The sequencing logic starts with identifying which modules have dependencies on other modules. Financial management typically goes first because every other module has financial implications that need a functioning ledger to capture. Procurement and inventory follow because they feed into the financial module. Manufacturing or production management comes later because it depends on the inventory and procurement modules being stable.

The geography or business unit dimension of sequencing follows similar logic. A pilot rollout in one business unit or location before the full deployment serves two purposes: it validates the design against real operational conditions before those conditions are the entire organization, and it produces a trained user population that can support peers during the broader rollout.
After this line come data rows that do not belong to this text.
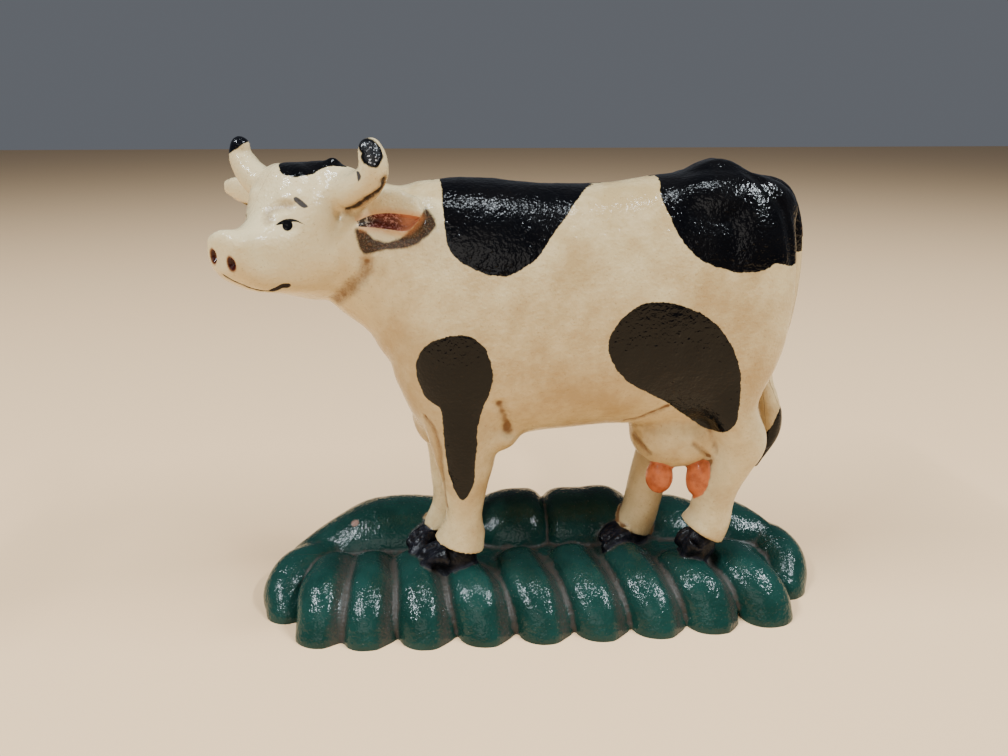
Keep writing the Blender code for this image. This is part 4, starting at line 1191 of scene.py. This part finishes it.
def painted_iron(name):
    finish, tree, shader, where = new_finish(name)
    wobble = maths(tree, "MULTIPLY_ADD", noise(tree, where, 420.0, 2.0), 1.1, -0.55)
    frayed = maths(tree, "MULTIPLY_ADD", noise(tree, where, 2200.0, 2.0), 0.5, -0.25)
    wobble = maths(tree, "ADD", wobble, frayed)

    def covers(name, soft=0.14, shift=0.0, ragged=1.0):
        wavy = maths(tree, "MULTIPLY_ADD", wobble, ragged, area(tree, name))
        return between(tree, wavy, -soft - shift, soft - shift)

    hollow = area(tree, "hollow")
    broad = area(tree, "broad_hollow")
    grime = noise(tree, where, 260.0, 4.0)
    speckle = noise(tree, where, 1300.0, 3.0)
    cream_tone = between(tree, noise(tree, where, 38.0, 5.0, 0.7), 0.32, 0.68)
    cream = mix(tree, cream_tone, colour(208, 187, 143), colour(178, 150, 104))
    cream = mix(tree, maths(tree, "MULTIPLY", area(tree, "head"), 0.7), cream, colour(214, 195, 152))
    freckles = between(tree, speckle, 0.60, 0.72, 0.0, 0.35)
    cream = mix(tree, freckles, cream, colour(132, 96, 52))
    # Brown wash and painted shade: darker brown in fine hollows, in broad hollows and along the creases.
    thin = between(tree, maths(tree, "MULTIPLY_ADD", grime, 0.16, hollow), 0.13, 0.34, 0.0, 0.9)
    wide = between(tree, maths(tree, "MULTIPLY_ADD", grime, 0.9, broad), 0.85, 1.9, 0.0, 0.4)
    settled = maths(tree, "MULTIPLY_ADD", maths(tree, "SUBTRACT", grime, 0.5), 0.9, area(tree, "settled"))
    settled = maths(tree, "MULTIPLY_ADD", maths(tree, "SUBTRACT", speckle, 0.5), 0.5, settled)
    settled = between(tree, settled, 0.05, 1.35, 0.0, 0.95)
    wash_and_shade = maths(tree, "MAXIMUM", maths(tree, "MAXIMUM", thin, wide), settled)
    cream = mix(tree, wash_and_shade, cream, colour(104, 64, 28))
    green_tone = between(tree, noise(tree, where, 60.0, 3.0), 0.3, 0.7)
    green = mix(tree, green_tone, colour(8, 44, 38), colour(20, 58, 52))
    # Dirt and painted shade in the grooves between the lobes and on their right flanks turn the green
    # grey-brown.
    dirt_and_shade = between(tree, maths(tree, "MULTIPLY_ADD", grime, 0.5, hollow), 0.24, 0.56, 0.0, 0.9)
    flank_dust_and_shade = maths(tree, "MULTIPLY_ADD", maths(tree, "SUBTRACT", speckle, 0.5), 2.2, area(tree, "lobe_flank"))
    dirt_and_shade = maths(tree, "MAXIMUM", dirt_and_shade, between(tree, flank_dust_and_shade, 0.1, 1.3, 0.06, 0.8))
    green = mix(tree, dirt_and_shade, green, colour(58, 52, 47))
    green = mix(tree, between(tree, speckle, 0.68, 0.74, 0.0, 0.5), green, colour(120, 130, 126))
    green = mix(tree, covers("mound_chip", 0.5, 0.0, 0.8), green, colour(136, 108, 96))
    base = mix(tree, covers("ground", 0.3), cream, green)
    black_tone = between(tree, noise(tree, where, 90.0, 3.0), 0.35, 0.7)
    black = mix(tree, black_tone, colour(2, 2, 4), colour(6, 5, 6))
    base = mix(tree, covers("black"), base, black)
    hoof = covers("hoof", 0.2, 0.0, 0.5)
    horn_tone = mix(tree, between(tree, grime, 0.4, 0.7), colour(8, 9, 15), colour(26, 26, 34))
    base = mix(tree, hoof, base, horn_tone)
    teat = mix(tree, between(tree, grime, 0.4, 0.7), colour(190, 104, 62), colour(158, 78, 42))
    base = mix(tree, covers("teat", 0.15, 0.0, 0.6), base, teat)
    # Painted shadow under the near horn: a dark brown line in its crease.
    base = mix(tree, covers("dark_line", 0.3, 0.0, 1.2), base, colour(38, 24, 16))
    # Painted shadow under the ear: stippled dark brown over the web.
    thinned = between(tree, speckle, 0.34, 0.5, 0.88, 1.0)
    ear_shadow = maths(tree, "MULTIPLY", covers("ear_web", 0.5, 0.0, 0.9), thinned)
    ear_shadow_tone = mix(tree, between(tree, speckle, 0.42, 0.66), colour(40, 28, 22), colour(88, 66, 48))
    base = mix(tree, ear_shadow, base, ear_shadow_tone)
    along = area(tree, "ear_along")
    lip = covers("ear_cup", 1.2, 1.2, 0.6)
    base = mix(tree, maths(tree, "MULTIPLY", lip, 0.45), base, colour(186, 112, 60))
    glints = between(tree, speckle, 0.5, 0.62)
    cup = mix(tree, glints, colour(94, 48, 42), colour(164, 116, 112))
    corner = mix(tree, glints, colour(44, 38, 34), colour(150, 140, 124))
    cup = mix(tree, between(tree, along, 22.0, 25.5), corner, cup)
    cup = mix(tree, between(tree, along, 30.0, 35.0), cup, colour(166, 104, 74))
    base = mix(tree, covers("ear_cup", 0.1, 0.0, 0.2), base, cup)
    for mark, soft, inset, ragged, tone in SMALL_MARKS:
        base = mix(tree, covers(mark, soft, inset, ragged), base, colour(*tone))
    scratched = mix(tree, between(tree, speckle, 0.56, 0.66), colour(30, 31, 34), colour(200, 202, 206))
    base = mix(tree, covers("worn_horn", 0.2, -0.1, 0.8), base, scratched)
    tree.links.new(base, shader.inputs["Base Color"])

    patchy = noise(tree, where, 70.0, 3.0)
    rough = between(tree, patchy, 0.3, 0.75, 0.12, 0.22)
    rough = maths(tree, "ADD", rough, maths(tree, "MULTIPLY", wash_and_shade, 0.35))
    rough = maths(tree, "ADD", rough, maths(tree, "MULTIPLY", hoof, 0.2))
    tree.links.new(rough, shader.inputs["Roughness"])
    shader.inputs["Specular IOR Level"].default_value = 0.23

    sand = noise(tree, where, 950.0, 1.5, 0.5)
    pimples = node(tree, "TexVoronoi", {"Vector": where, "Scale": 420.0}).outputs["Distance"]
    pimples = between(tree, pimples, 0.08, 0.3, 1.0, 0.0)
    relief = maths(tree, "MULTIPLY_ADD", pimples, 0.3, sand)
    rougher = maths(tree, "MAXIMUM", covers("ground", 1.0), covers("black", 1.0))
    relief = maths(tree, "MULTIPLY", relief, maths(tree, "MULTIPLY_ADD", rougher, 0.25, 0.75))
    bump = node(tree, "Bump", {"Height": relief, "Strength": 0.9, "Distance": 0.00027})
    tree.links.new(bump.outputs[0], shader.inputs["Normal"])
    return finish


# %% [markdown]
# ## Bare metal
# The cut faces and the hollows are bare iron with rust in patches, and the
# screws are darkened steel with stains. Both follow the same rule: a noise
# picks clean or stained metal, and the stained part is duller.

# %% The bare iron inside and the screws
def bare_metal(name, patches, clean, stained, rough, metallic, grain):
    """Patches are a noise's scale, detail and limits; grain is scale, detail, strength and height."""
    finish, tree, shader, where = new_finish(name)
    stain = between(tree, noise(tree, where, *patches[:2]), *patches[2:])
    tree.links.new(mix(tree, stain, colour(*clean), colour(*stained)), shader.inputs["Base Color"])
    tree.links.new(between(tree, stain, 0.0, 1.0, *rough), shader.inputs["Roughness"])
    shader.inputs["Metallic"].default_value = metallic
    height = noise(tree, where, *grain[:2])
    bump = node(tree, "Bump", {"Height": height, "Strength": grain[2], "Distance": grain[3]})
    tree.links.new(bump.outputs[0], shader.inputs["Normal"])
    return finish


PAINT = painted_iron("hand_painted_iron")
IRON = bare_metal("bare_cast_iron", (90.0, 5.0, 0.45, 0.62), (62, 58, 55), (104, 66, 42),
                  (0.55, 0.85), 0.35, (700.0, 5.0, 0.6, 0.0006))
STEEL = bare_metal("slotted_screw_steel", (600.0, 4.0, 0.4, 0.65), (120, 116, 110), (70, 52, 38),
                   (0.32, 0.7), 0.9, (1500.0, 3.0, 0.3, 0.0002))
print("finishes:", ", ".join(finish.name for finish in (PAINT, IRON, STEEL)))

# %% [markdown]
# ## Put the skin on its place and split it
# The drawing frame is moved on to the solids' box: both boxes are centred on
# each other and stand on the table. Points are kept inside the solids' box,
# so the finer skin never makes the object bigger. Each half is then cut out,
# and its painted areas are measured at its own points.

# %% Cut the halves
centre = (cad_high + cad_low) / 2 / MM
low, high = points.min(axis=0), points.max(axis=0)
shift = np.array([centre.x - (low[0] + high[0]) / 2, centre.y - (low[1] + high[1]) / 2, 0.0])
print("drawing frame moved by", shift.round(2), "mm")
write_points(skin.data, points)


def write_mark(mesh, name, values):
    """Stores a number at each point under a name that a shader can read."""
    if name not in mesh.attributes:
        mesh.attributes.new(name, "FLOAT", "POINT")
    mesh.attributes[name].data.foreach_set("value", values.astype(np.float32))


def read_mark(mesh, name):
    return read_rows(mesh.attributes[name].data, "value", 1)[:, 0].astype(float)


def dress(obj, finish):
    obj.data.materials.clear()
    obj.data.materials.append(finish)
    return obj


write_mark(skin.data, "hollow", fine_hollow)
write_mark(skin.data, "broad_hollow", broad_hollow)
write_mark(skin.data, "on_skin", np.ones(len(points)))
dress(skin, PAINT)


def half_casting(name, near):
    hand = -1 if near else 1
    half = skin.copy()
    half.data = skin.data.copy()
    half.name = name
    bpy.context.scene.collection.objects.link(half)
    body, under = cores(hand)
    cut(half, dress(parting_block("side", near), IRON), "INTERSECT")
    cut(half, dress(body, IRON))
    cut(half, dress(under, IRON))
    for place in SCREW_PLACES.values():
        if near:
            cut(half, dress(round_bar("tapped_hole", place, HOLE_RADIUS, -16.0, 5.0), IRON))
        else:
            cut(half, dress(round_bar("through_hole", place, HOLE_RADIUS, -5.0, 45.0), IRON))
            cut(half, dress(round_bar("head_seat", place, SEAT_RADIUS, 22.5, 45.0), IRON))
    mesh = half.data
    at = read_points(mesh)
    on_skin = read_mark(mesh, "on_skin") > 0.999
    print(name, "has", len(at), "points,", int((~on_skin).sum()), "of them on cut faces")
    for mark in ("hollow", "broad_hollow"):
        write_mark(mesh, mark, np.where(on_skin, read_mark(mesh, mark), 0.0))
    for mark, values in painted_areas(at).items():
        write_mark(mesh, mark, values)
    write_points(mesh, np.clip(at + shift, np.array(cad_low) / MM, np.array(cad_high) / MM))
    mesh.shade_smooth()
    mesh.set_sharp_from_angle(angle=SHARP_ANGLE)
    return half


near_half = half_casting("near_half_painted", True)
far_half = half_casting("far_half_painted", False)
bpy.data.objects.remove(skin, do_unlink=True)
for half, solid in ((near_half, "near_half_casting"), (far_half, "far_half_casting")):
    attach(half, "root")
    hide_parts(solid)
for name in SCREW_PLACES:
    dress(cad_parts[name], STEEL)

# %% [markdown]
# ## The table
# The doorstop stands on a pale, warm floor that is much larger than the view.
# It belongs to the stage, not to the object.

# %% Floor
FLOOR_REACH = 3
FLOOR_TONE = (0.90, 0.60, 0.33, 1)
corners = [(x * FLOOR_REACH, y * FLOOR_REACH, 0) for x, y in ((-1, -1), (1, -1), (1, 1), (-1, 1))]
floor_mesh = bpy.data.meshes.new("floor")
floor_mesh.from_pydata(corners, [], [(0, 1, 2, 3)])
floor = add_object("floor", floor_mesh)
floor.location.z = cad_low.z
floor_paint = bpy.data.materials.new("floor")
floor_paint.use_nodes = True
floor_shader = floor_paint.node_tree.nodes["Principled BSDF"]
floor_shader.inputs["Base Color"].default_value = FLOOR_TONE
floor_shader.inputs["Roughness"].default_value = 0.7
floor_mesh.materials.append(floor_paint)

# %% [markdown]
# ## Light
# Glossy paint is shown by what it mirrors. Two thin bright tubes give small
# glints on every grain of the casting, a weak lamp above and one in front
# fill the shadows, and a faint sky keeps the blacks dark.

# %% Lamps and sky
world = bpy.data.worlds.new("studio")
bpy.context.scene.world = world
world.use_nodes = True
sky = world.node_tree.nodes["Background"]
sky.inputs["Color"].default_value = (0.82, 0.88, 1.0, 1)
sky.inputs["Strength"].default_value = 0.15


def lamp(name, place, aim, size, power, tint):
    light = bpy.data.lights.new(name, "AREA")
    light.shape = "RECTANGLE"
    light.size, light.size_y = size
    light.energy = power
    light.color = tint
    obj = add_object(name, light)
    obj.location = place
    obj.rotation_euler = (Vector(aim) - Vector(place)).to_track_quat("-Z", "Y").to_euler()


COOL, WARM = (0.86, 0.94, 1.0), (1.0, 0.95, 0.88)
lamp("left_tube", (-0.88, -0.38, 1.15), (0, -0.3, 0.05), (0.8, 0.022), 26.0, COOL)
lamp("right_tube", (0.82, -0.35, 1.15), (0, -0.3, 0.05), (0.8, 0.022), 26.0, COOL)
lamp("ceiling", (0.0, -0.15, 1.4), (0, 0, 0.05), (0.3, 0.08), 7.0, COOL)
lamp("front_fill", (-0.4, -1.3, 0.7), (0, 0, 0.08), (1.0, 0.6), 3.5, WARM)

# %% [markdown]
# ## Camera
# The camera stands where the photographer held theirs: in front of the cow,
# left of the middle and above it, tipped down and turned a little.

# %% Camera
EYE_POINT = (Vector((-32.6, -251.2, 177.0)) + Vector(shift)) * MM
PITCH, YAW = math.radians(20.0), math.radians(4.0)
LENS, SENSOR = 27.04, 36.0
camera_data = bpy.data.cameras.new("camera")
camera_data.lens = LENS
camera_data.sensor_width = SENSOR
camera_data.clip_start = 0.01
camera = add_object("camera", camera_data)
camera.location = EYE_POINT
camera.rotation_euler = (math.pi / 2 - PITCH, 0.0, -YAW)
bpy.context.scene.camera = camera
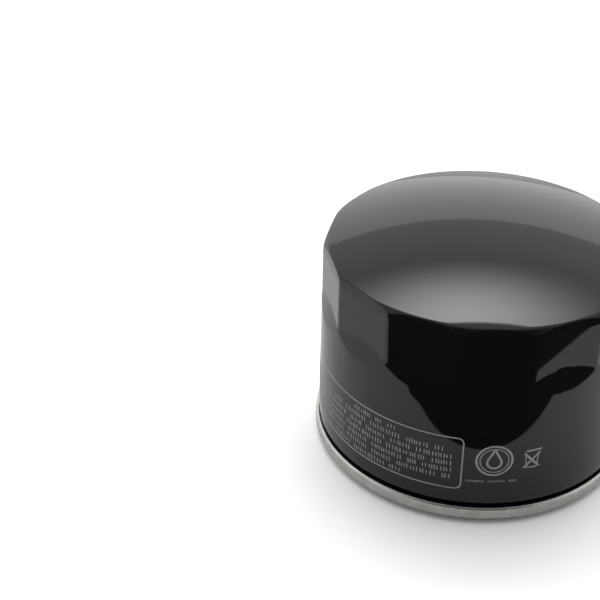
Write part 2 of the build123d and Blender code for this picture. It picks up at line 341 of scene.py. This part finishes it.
def can_shell():
    """Drawn can: outer skin, folded edge and inner skin in one closed mesh."""
    columns = flat_count * 56
    angles = np.arange(columns) * 2 * pi / columns
    hook = sheet_loop(
        [(body_hook, body_hook_top_z), (body_hook, can_fold_z), (can_wall, can_fold_z), (can_wall, neck_z)],
        seam_bend,
        can_sheet,
    )
    half = len(hook) // 2
    edge = hook[half + 1 :] + hook[: half - 1]
    rows = can_rows(angles, 0)[::-1]
    rows += [(np.full_like(angles, r), z) for r, z in edge]
    rows += can_rows(angles, can_sheet)
    points = [(0, 0, overall_height)]
    for r, z in rows:
        points += zip(r * np.cos(angles), r * np.sin(angles), np.broadcast_to(z, angles.shape))
    points.append((0, 0, overall_height - can_sheet))
    faces = []
    for column in range(columns):
        after = (column + 1) % columns
        faces.append((0, 1 + column, 1 + after))
        for row in range(len(rows) - 1):
            upper, lower = 1 + row * columns, 1 + (row + 1) * columns
            faces.append((upper + column, lower + column, lower + after, upper + after))
        last = 1 + (len(rows) - 1) * columns
        faces.append((last + column, len(points) - 1, last + after))
    return new_piece("can_shell", points, faces, "housing", ["can"])


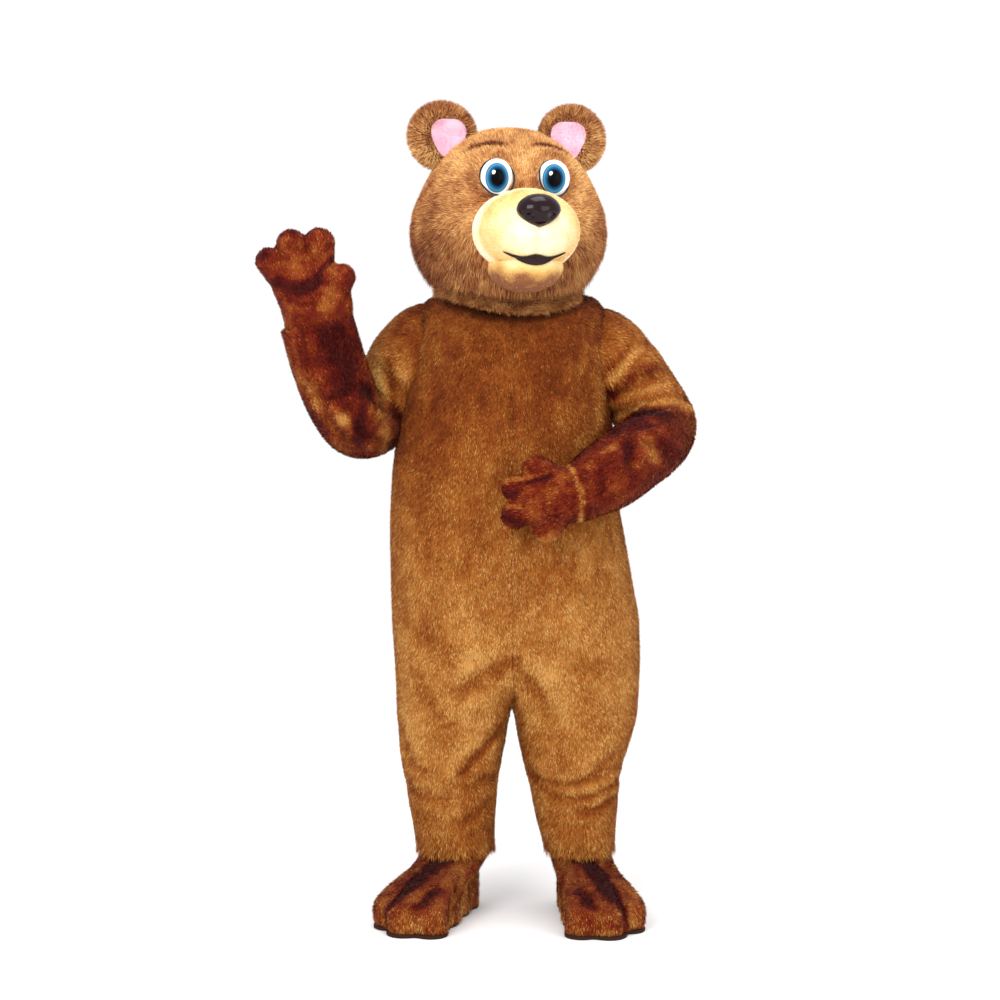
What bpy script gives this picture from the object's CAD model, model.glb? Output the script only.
"""Looks of a bear mascot costume as it is worn, with nobody inside.

Each cloth piece is a thin backing cloth on the form of its solid, with folds placed by hand, and a coat of
short blades that lie along the nap. Heights in the tables are measured from the floor; the row frame's
origin lies FLOOR_DROP above it, where the wearer's shoulders hold the suit. The front faces -Y.
"""

import math

import bmesh
import bpy
import numpy as np
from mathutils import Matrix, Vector


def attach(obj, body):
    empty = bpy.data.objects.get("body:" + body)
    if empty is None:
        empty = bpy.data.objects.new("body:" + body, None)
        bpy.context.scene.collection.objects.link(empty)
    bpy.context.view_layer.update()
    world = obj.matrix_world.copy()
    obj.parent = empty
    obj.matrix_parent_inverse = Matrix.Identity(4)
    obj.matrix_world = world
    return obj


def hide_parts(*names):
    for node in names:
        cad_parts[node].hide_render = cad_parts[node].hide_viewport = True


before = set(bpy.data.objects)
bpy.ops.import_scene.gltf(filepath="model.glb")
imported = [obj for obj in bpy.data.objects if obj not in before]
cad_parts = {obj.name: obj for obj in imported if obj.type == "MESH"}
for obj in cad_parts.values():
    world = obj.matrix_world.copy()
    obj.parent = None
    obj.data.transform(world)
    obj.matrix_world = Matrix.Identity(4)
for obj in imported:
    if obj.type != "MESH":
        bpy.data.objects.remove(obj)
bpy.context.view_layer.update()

FLOOR_DROP = 1.400
DROP = np.array([0.0, 0.0, FLOOR_DROP])
SIGNS = {"right": -1.0, "left": 1.0}  # towards which x each side lies
TURNS = {"front": -1.0, "back": 1.0}  # towards which y each face lies

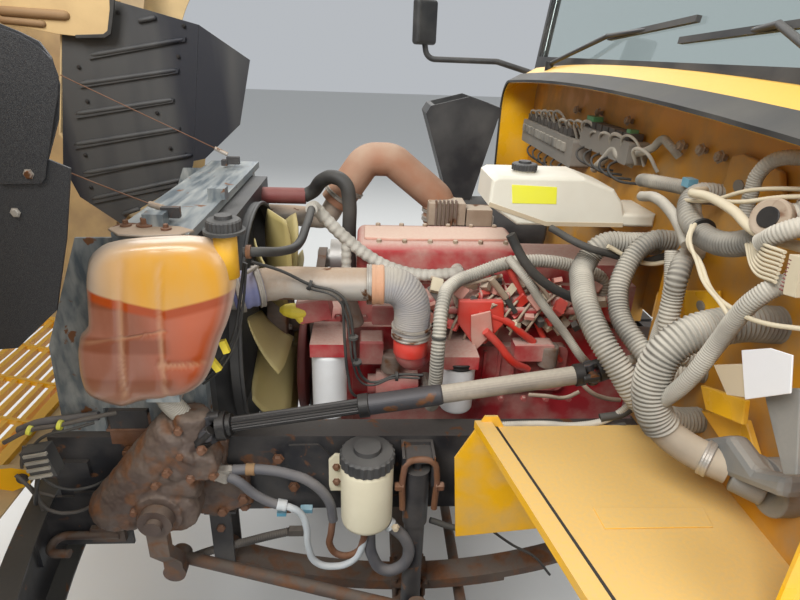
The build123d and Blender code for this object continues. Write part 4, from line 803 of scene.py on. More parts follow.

The pilot site selection matters, it should be representative of the organization's operational complexity, not the simplest possible environment that minimizes pilot risk and maximizes the gap between pilot experience and full deployment reality.

What Separates Custom ERP Builds That Hold Up

The custom ERP software development engagements that deliver what they promised and hold up over the following five years share a pattern that's consistent enough to be a planning guide rather than a coincidence.

The requirements phase was long enough and structured enough to surface the exception handling logic before module design started. The data model decisions were made deliberately rather than defaulted to whatever was fastest to build. The integration scope was mapped with dependency specificity before the build sequence was locked. The rollout phasing was sequenced around operational logic rather than timeline pressure.

None of that is complicated in principle. In practice, each of those decisions requires resisting the pressure to move faster than the process supports, and that resistance is where most of the value in a well-run ERP implementation actually comes from.